[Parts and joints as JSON]
_ _ _ _ _ _ _

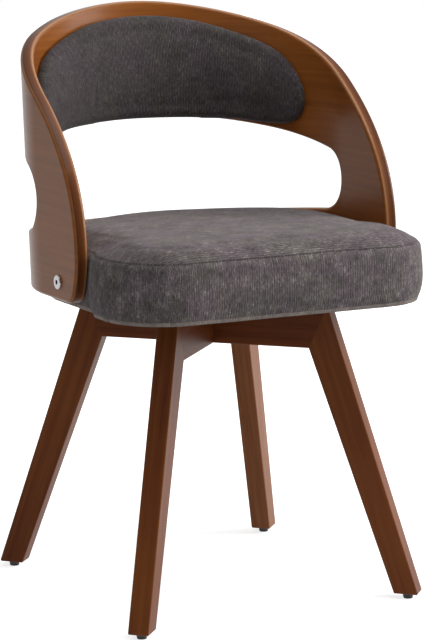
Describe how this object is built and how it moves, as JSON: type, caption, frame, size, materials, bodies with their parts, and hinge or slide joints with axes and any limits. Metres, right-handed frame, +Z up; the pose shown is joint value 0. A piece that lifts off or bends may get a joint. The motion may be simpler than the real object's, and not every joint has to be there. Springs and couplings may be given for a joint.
{
  "type": "swivel dining chair",
  "caption": "Swivel dining chair: bent plywood tub backrest with window, upholstered seat and back pad, crossed splayed wooden legs.",
  "frame": {"origin": "on the floor, under the middle of the chair's outline", "axes": "+Z up, the chair faces -Y, +X to the sitter's left"},
  "size_m": [0.488, 0.4703, 0.7851],
  "materials": {
    "leg_wood": "dark walnut stain, satin lacquer",
    "shell_wood": "walnut veneer, satin lacquer",
    "plain_wood": "plain plywood, unfinished",
    "seat_fabric": "mottled dark grey chenille",
    "lining": "black non-woven lining",
    "glide_plastic": "black",
    "cage_plastic": "natural",
    "bolt_chrome": "polished",
    "swivel_steel": "black",
    "steel": "zinc plated",
    "brass": "plain"
  },
  "bodies": {
    "base": {"cross_rail_upper": "leg_wood", "cross_rail_lower": "leg_wood", "leg_front_left": "leg_wood", "leg_front_right": "leg_wood", "leg_rear_left": "leg_wood", "leg_rear_right": "leg_wood", "mitre_dowels": "plain_wood", "glides": "glide_plastic", "glide_nails": "steel", "swivel_base_plate": "swivel_steel", "swivel_rivet": "steel", "swivel_base_screws": "steel"},
    "bearing": {"ball_cage": "cage_plastic", "swivel_balls": "steel"},
    "seat": {"swivel_seat_plate": "swivel_steel", "swivel_seat_screws": "steel", "seat_board": "plain_wood", "seat_frame": "plain_wood", "seat_cushion": "seat_fabric", "dust_cover": "lining", "cover_staples": "steel", "backrest_shell": "shell_wood", "back_pad_board": "plain_wood", "back_pad": "seat_fabric", "pad_clips": "cage_plastic", "shell_bolts": "bolt_chrome", "bolt_inserts": "brass"}
  },
  "joints": [
    {"name": "seat_swivel", "type": "hinge", "parent": "base", "child": "seat", "pos_m": [0, 0.007, 0.402], "axis": [0, 0, 1], "continuous": true},
    {"name": "bearing_turn", "type": "hinge", "parent": "base", "child": "bearing", "pos_m": [0, 0.007, 0.402], "axis": [0, 0, 1], "continuous": true}
  ],
  "couplings": [
    {"joint": "bearing_turn", "follows": "seat_swivel", "ratio": 0.5}
  ]
}
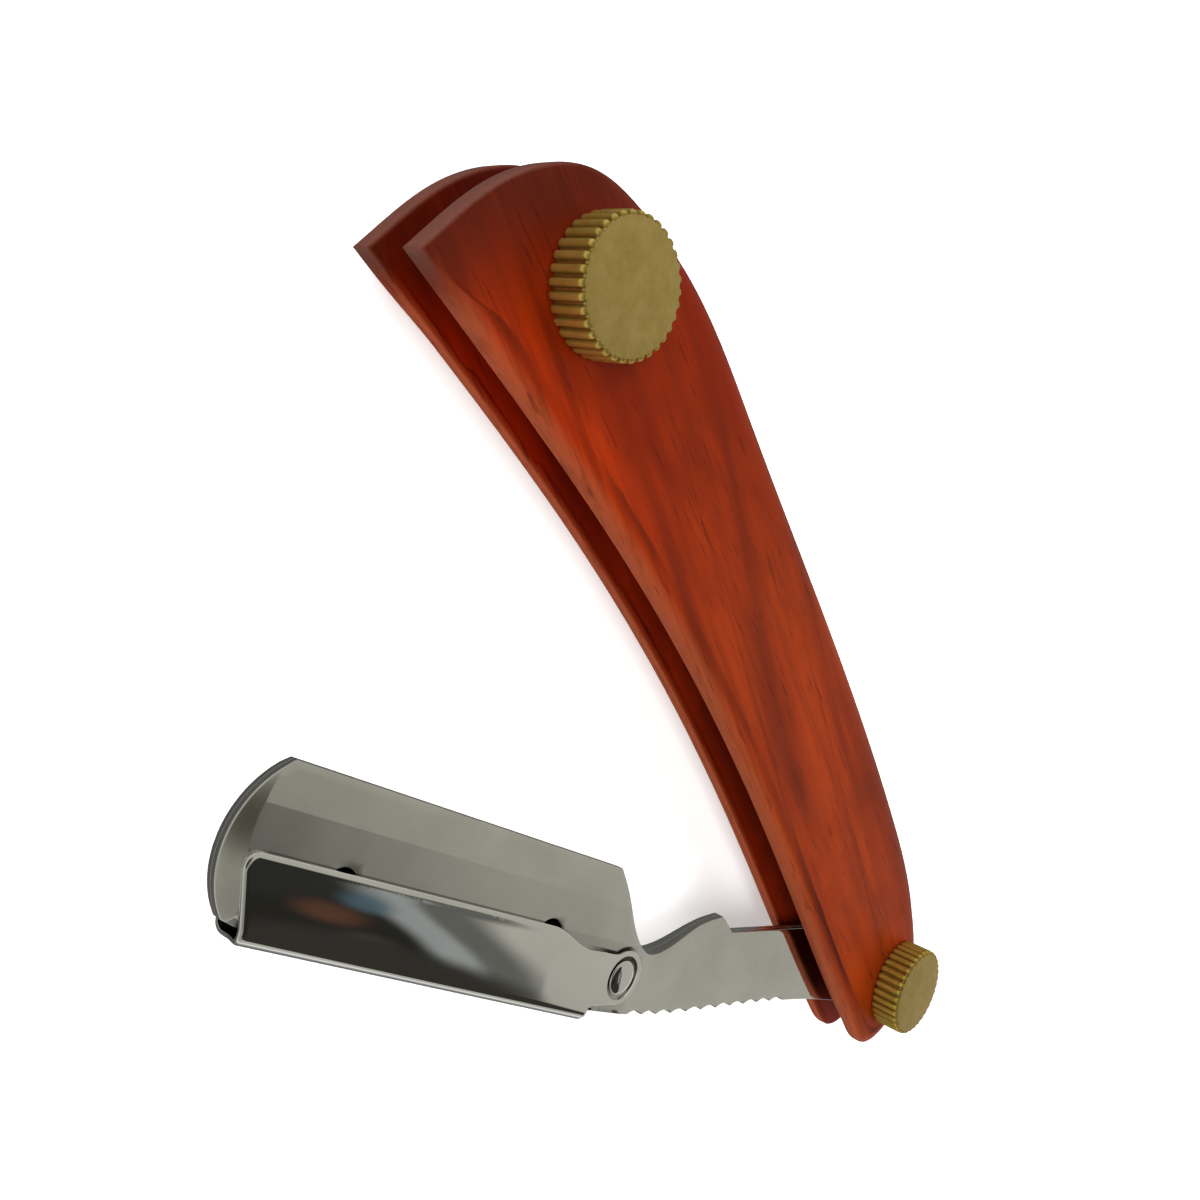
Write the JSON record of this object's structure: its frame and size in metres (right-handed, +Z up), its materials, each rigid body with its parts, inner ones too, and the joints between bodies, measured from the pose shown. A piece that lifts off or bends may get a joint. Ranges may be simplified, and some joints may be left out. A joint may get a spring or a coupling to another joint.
{
  "type": "straight razor",
  "caption": "Folding straight razor with wooden scales on knurled brass screws and a steel holder whose swinging clip locks in a disposable half blade.",
  "frame": {"origin": "centre of the lower pivot nut's outer flat face, which rests on the surface", "axes": "+Z up along the pivot axis, +Y along the handle from the pivot to the top screw, blade holder towards -X"},
  "size_m": [0.0712, 0.14, 0.0172],
  "materials": {
    "wood": "satin varnish",
    "brass": "satin",
    "holder_steel": "fine satin polish",
    "polished_steel": "mirror polish"
  },
  "bodies": {
    "handle": {"scale_front": "wood", "scale_back": "wood", "pivot_stud": "brass", "pivot_nut_back": "brass", "top_stud": "brass", "top_nut_back": "brass", "pivot_washer_front": "brass", "pivot_washer_back": "brass", "top_spacer": "brass"},
    "pivot_nut": {"pivot_nut_front": "brass"},
    "top_nut": {"top_nut_front": "brass"},
    "holder": {"holder_plate_front": "holder_steel", "holder_plate_back": "holder_steel", "blade_pin_heel": "holder_steel", "blade_pin_nose": "holder_steel", "clip_rivet": "polished_steel"},
    "clip": {"locking_clip": "polished_steel"}
  },
  "joints": [
    {"name": "holder_fold", "type": "hinge", "parent": "handle", "child": "holder", "pos_m": [0, 0, 0.0086], "axis": [0, 0, 1], "range_deg": [-24, 330]},
    {"name": "clip_swing", "type": "hinge", "parent": "holder", "child": "clip", "pos_m": [-0.03363, 0.05383, 0.0086], "axis": [0, 0, 1], "range_deg": [0, 90]},
    {"name": "pivot_nut_turn", "type": "hinge", "parent": "handle", "child": "pivot_nut", "pos_m": [0, 0, 0.0151], "axis": [0, 0, 1], "range_deg": [0, 360]},
    {"name": "top_nut_turn", "type": "hinge", "parent": "handle", "child": "top_nut", "pos_m": [0, 0.12, 0.0151], "axis": [0, 0, 1], "range_deg": [0, 360]}
  ]
}
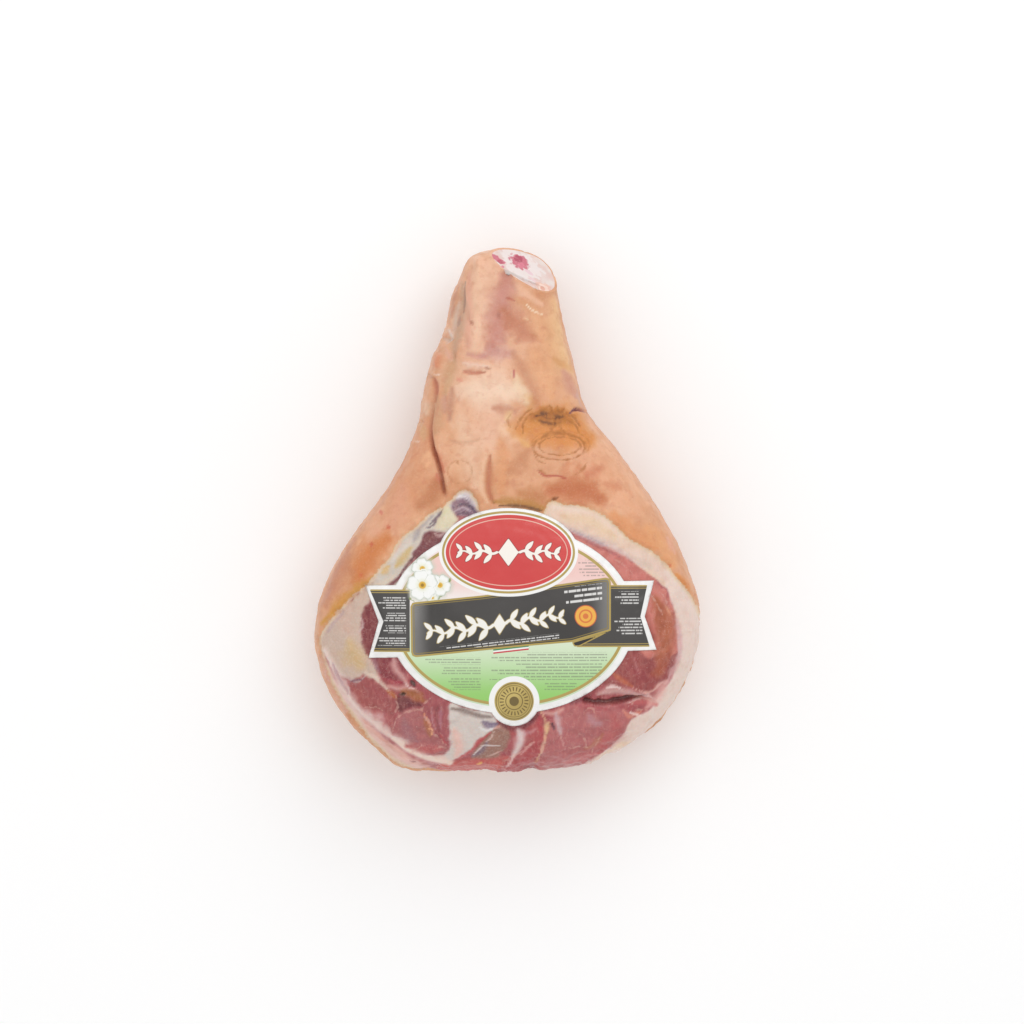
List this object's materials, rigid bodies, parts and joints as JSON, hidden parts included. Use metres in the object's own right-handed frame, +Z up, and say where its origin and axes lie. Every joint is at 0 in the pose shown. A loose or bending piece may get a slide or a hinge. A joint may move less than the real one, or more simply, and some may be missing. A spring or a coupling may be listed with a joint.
{
  "type": "cured ham",
  "caption": "Boned and pressed dry-cured ham, pear-shaped with a sawn shank, lying on its rind with a die-cut paper label on its lean side, for slicing or display.",
  "frame": {"origin": "under the middle of the ham's box, at the height of the surface that it rests on", "axes": "+Y runs along the ham from its butt to its sawn shank, +Z points up out of the lean side that carries the label, and +X points to the right as the label is read"},
  "size_m": [0.312, 0.42, 0.1271],
  "materials": {
    "ham_surface": "cured pork: tan rind with a waxy fat edge and glossy red lean under a film of brine",
    "label_paper": "satin laminated paper, printed"
  },
  "bodies": {
    "root": {"ham": "ham_surface", "label": "label_paper"}
  },
  "joints": []
}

_ _ _ _ _ _ _

- **Request**:
Print again each line of the listing above, exactly as it appears.

- **Result of this exercise**:
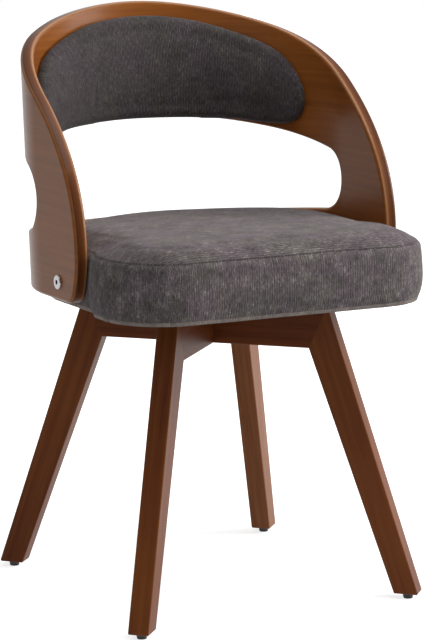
Describe how this object is built and how it moves, as JSON: type, caption, frame, size, materials, bodies with their parts, and hinge or slide joints with axes and any limits. Metres, right-handed frame, +Z up; the pose shown is joint value 0. A piece that lifts off or bends may get a joint. The motion may be simpler than the real object's, and not every joint has to be there. Springs and couplings may be given for a joint.
{
  "type": "swivel dining chair",
  "caption": "Swivel dining chair: bent plywood tub backrest with window, upholstered seat and back pad, crossed splayed wooden legs.",
  "frame": {"origin": "on the floor, under the middle of the chair's outline", "axes": "+Z up, the chair faces -Y, +X to the sitter's left"},
  "size_m": [0.488, 0.4703, 0.7851],
  "materials": {
    "leg_wood": "dark walnut stain, satin lacquer",
    "shell_wood": "walnut veneer, satin lacquer",
    "plain_wood": "plain plywood, unfinished",
    "seat_fabric": "mottled dark grey chenille",
    "lining": "black non-woven lining",
    "glide_plastic": "black",
    "cage_plastic": "natural",
    "bolt_chrome": "polished",
    "swivel_steel": "black",
    "steel": "zinc plated",
    "brass": "plain"
  },
  "bodies": {
    "base": {"cross_rail_upper": "leg_wood", "cross_rail_lower": "leg_wood", "leg_front_left": "leg_wood", "leg_front_right": "leg_wood", "leg_rear_left": "leg_wood", "leg_rear_right": "leg_wood", "mitre_dowels": "plain_wood", "glides": "glide_plastic", "glide_nails": "steel", "swivel_base_plate": "swivel_steel", "swivel_rivet": "steel", "swivel_base_screws": "steel"},
    "bearing": {"ball_cage": "cage_plastic", "swivel_balls": "steel"},
    "seat": {"swivel_seat_plate": "swivel_steel", "swivel_seat_screws": "steel", "seat_board": "plain_wood", "seat_frame": "plain_wood", "seat_cushion": "seat_fabric", "dust_cover": "lining", "cover_staples": "steel", "backrest_shell": "shell_wood", "back_pad_board": "plain_wood", "back_pad": "seat_fabric", "pad_clips": "cage_plastic", "shell_bolts": "bolt_chrome", "bolt_inserts": "brass"}
  },
  "joints": [
    {"name": "seat_swivel", "type": "hinge", "parent": "base", "child": "seat", "pos_m": [0, 0.007, 0.402], "axis": [0, 0, 1], "continuous": true},
    {"name": "bearing_turn", "type": "hinge", "parent": "base", "child": "bearing", "pos_m": [0, 0.007, 0.402], "axis": [0, 0, 1], "continuous": true}
  ],
  "couplings": [
    {"joint": "bearing_turn", "follows": "seat_swivel", "ratio": 0.5}
  ]
}
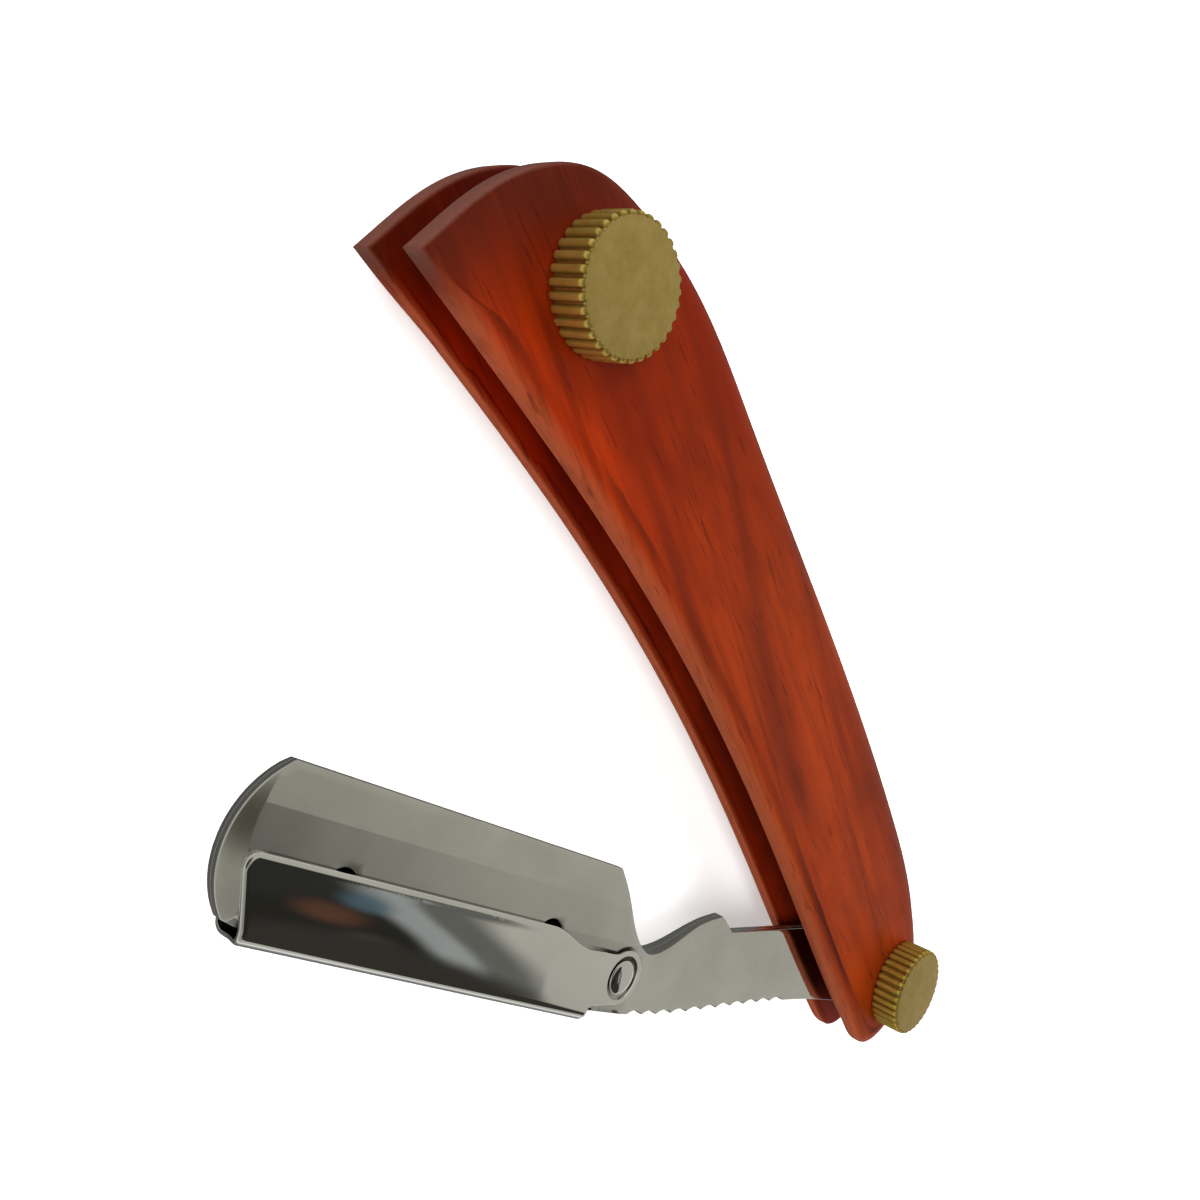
Write the JSON record of this object's structure: its frame and size in metres (right-handed, +Z up), its materials, each rigid body with its parts, inner ones too, and the joints between bodies, measured from the pose shown. A piece that lifts off or bends may get a joint. Ranges may be simplified, and some joints may be left out. A joint may get a spring or a coupling to another joint.
{
  "type": "straight razor",
  "caption": "Folding straight razor with wooden scales on knurled brass screws and a steel holder whose swinging clip locks in a disposable half blade.",
  "frame": {"origin": "centre of the lower pivot nut's outer flat face, which rests on the surface", "axes": "+Z up along the pivot axis, +Y along the handle from the pivot to the top screw, blade holder towards -X"},
  "size_m": [0.0712, 0.14, 0.0172],
  "materials": {
    "wood": "satin varnish",
    "brass": "satin",
    "holder_steel": "fine satin polish",
    "polished_steel": "mirror polish"
  },
  "bodies": {
    "handle": {"scale_front": "wood", "scale_back": "wood", "pivot_stud": "brass", "pivot_nut_back": "brass", "top_stud": "brass", "top_nut_back": "brass", "pivot_washer_front": "brass", "pivot_washer_back": "brass", "top_spacer": "brass"},
    "pivot_nut": {"pivot_nut_front": "brass"},
    "top_nut": {"top_nut_front": "brass"},
    "holder": {"holder_plate_front": "holder_steel", "holder_plate_back": "holder_steel", "blade_pin_heel": "holder_steel", "blade_pin_nose": "holder_steel", "clip_rivet": "polished_steel"},
    "clip": {"locking_clip": "polished_steel"}
  },
  "joints": [
    {"name": "holder_fold", "type": "hinge", "parent": "handle", "child": "holder", "pos_m": [0, 0, 0.0086], "axis": [0, 0, 1], "range_deg": [-24, 330]},
    {"name": "clip_swing", "type": "hinge", "parent": "holder", "child": "clip", "pos_m": [-0.03363, 0.05383, 0.0086], "axis": [0, 0, 1], "range_deg": [0, 90]},
    {"name": "pivot_nut_turn", "type": "hinge", "parent": "handle", "child": "pivot_nut", "pos_m": [0, 0, 0.0151], "axis": [0, 0, 1], "range_deg": [0, 360]},
    {"name": "top_nut_turn", "type": "hinge", "parent": "handle", "child": "top_nut", "pos_m": [0, 0.12, 0.0151], "axis": [0, 0, 1], "range_deg": [0, 360]}
  ]
}
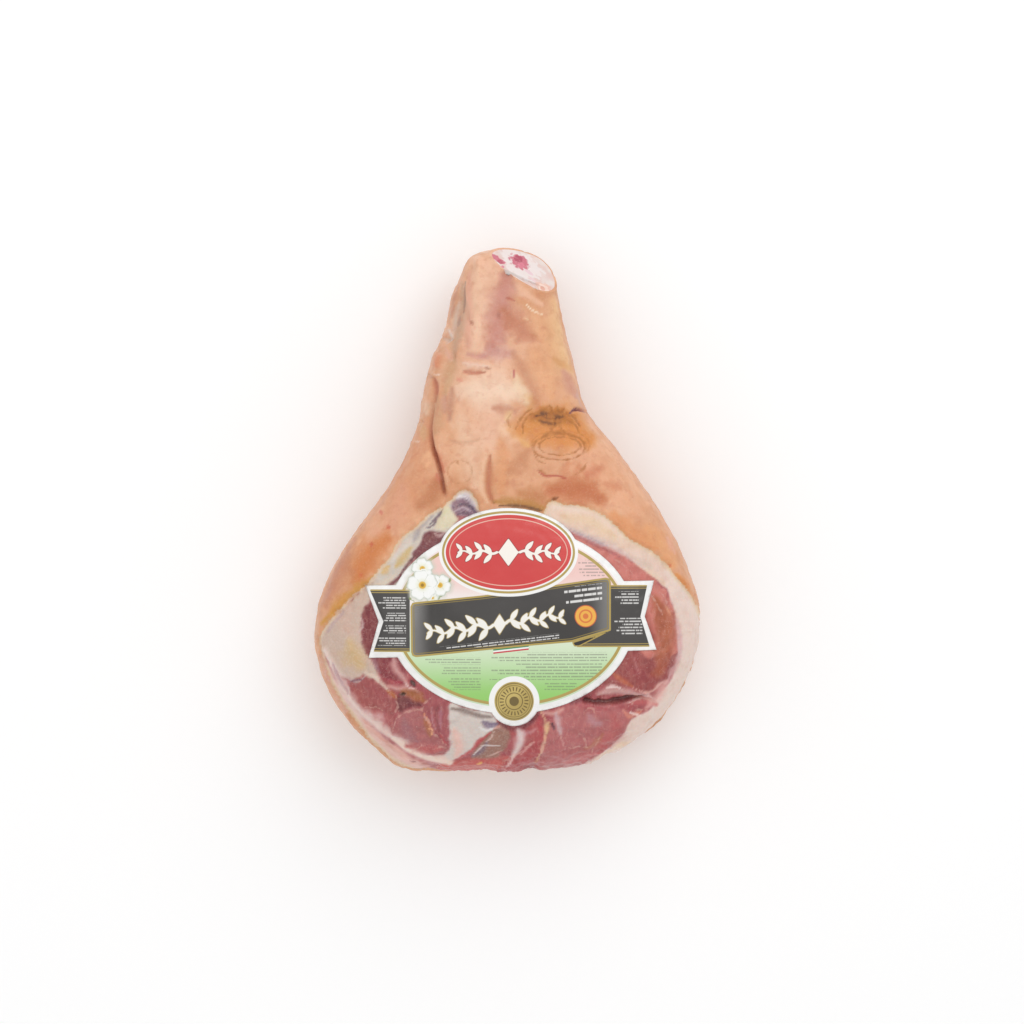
List this object's materials, rigid bodies, parts and joints as JSON, hidden parts included. Use metres in the object's own right-handed frame, +Z up, and say where its origin and axes lie. Every joint is at 0 in the pose shown. A loose or bending piece may get a slide or a hinge. A joint may move less than the real one, or more simply, and some may be missing. A spring or a coupling may be listed with a joint.
{
  "type": "cured ham",
  "caption": "Boned and pressed dry-cured ham, pear-shaped with a sawn shank, lying on its rind with a die-cut paper label on its lean side, for slicing or display.",
  "frame": {"origin": "under the middle of the ham's box, at the height of the surface that it rests on", "axes": "+Y runs along the ham from its butt to its sawn shank, +Z points up out of the lean side that carries the label, and +X points to the right as the label is read"},
  "size_m": [0.312, 0.42, 0.1271],
  "materials": {
    "ham_surface": "cured pork: tan rind with a waxy fat edge and glossy red lean under a film of brine",
    "label_paper": "satin laminated paper, printed"
  },
  "bodies": {
    "root": {"ham": "ham_surface", "label": "label_paper"}
  },
  "joints": []
}